Après cet échec cuisant, on décide de fuir le plus vite possible Mildura, on continue donc notre route vers l'est jusqu'à Shepparton (qui n'est en fait pas plus inondé que Champtoceaux lors d'une cure moyenne de la Loire).

A ce propos je tiens à rassurer un peu tous les français qui paniquent en voyant les images d'inondation en provenance d'Australie : les journalistes français profitent des inondation pour produire de l'image choc mais n'ont qu'une idée très vague de la situation réelle sur place. Les inondations concernent surtout le Queensland où il est vrai que l'eau est montée très vite et très haut, mais le reste du pays n'est pas noyé. A Shepparton, les inondations sont annoncées comme catastrophiques par google, pourtant l'eau ne déborde pas des fossés, et les crues de la Loire sont bien plus impressionnantes que ce qui se passe ici.

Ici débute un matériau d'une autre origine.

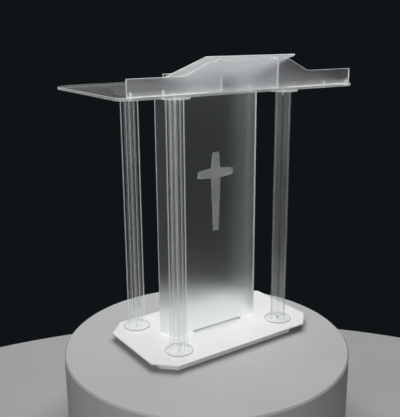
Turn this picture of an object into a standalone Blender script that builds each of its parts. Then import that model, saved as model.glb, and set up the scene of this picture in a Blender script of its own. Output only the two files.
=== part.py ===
"""Presentation lectern of clear, frosted and white acrylic sheet.

The lectern stands on the plane z = 0.  X runs along its front, -Y is the side that the
audience sees, +Y is the speaker's side and +Z is up.  Everything is in metres.
"""
import math

import bmesh
import bpy
from mathutils import Matrix, Vector

# Driving dimensions -----------------------------------------------------------------
FIT_GAP = 0.0003            # air left between two pieces that touch
EDGE = 0.001                # chamfer of the polished sheet edges

PAD_THICKNESS = 0.002
PAD_RADIUS = 0.011
RAIL_HEIGHT = 0.024         # strips of the plinth under the base plate
RAIL_THICKNESS = 0.008
PLINTH_HALF_X = 0.3315
PLINTH_HALF_Y = 0.216
PLINTH_CLIP = 0.054
PLINTH_SHIFT_X = -0.026     # the ring of strips sits off the plate's middle
RIB_X = 0.165
PLATE_THICKNESS = 0.006
PLATE_LENGTH = 0.780
PLATE_DEPTH = 0.465
PLATE_CLIP = 0.075

DISC_RADIUS = 0.056
BASE_DISC_THICKNESS = 0.010
TABLE_DISC_THICKNESS = 0.015
BLADE_WIDTH = 0.077         # each column is a plus sign in plan
BLADE_THICKNESS = 0.008
FRONT_COLUMN = (0.253, -0.138)
BACK_COLUMN = (0.277, 0.1515)

TABLE_HEIGHT = 1.0294       # top face of the table above the floor
TABLE_THICKNESS = 0.010
TABLE_FRONT_Y = -0.257
TABLE_BACK_Y = 0.407
TABLE_HALF_FRONT = 0.533
TABLE_HALF_BACK = 0.4837
TABLE_FRONT_RADIUS = 0.045
TABLE_BACK_RADIUS = 0.100

PANEL_FRONT_Y = -0.038      # front face of the body panel
PANEL_HALF_WIDTH = 0.206
PANEL_THICKNESS = 0.005
PANEL_EDGE = 0.0006
WING_LENGTH = 0.085
WING_ANGLE = math.radians(14)
PANEL_BEND_RADIUS = 0.014   # to the middle of the sheet
FOOT_BAR = (0.240, 0.012, 0.012)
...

C'est à peu près le cas pour toute la vallée de la Murray river, et à priori pour toutes les zones « inondées » du New South Wales et du Victoria.
Pas de panique donc si on ne répond pas à vos mails, c'est juste qu'on ne se connecte à internet que rarement, et principalement pour chercher des infos, vu le prix de la connexion et la lenteur des connexions gratuites ce serait dur de répondre aux 40 mails qu'on reçoit à chaque fois qu'on se connecte.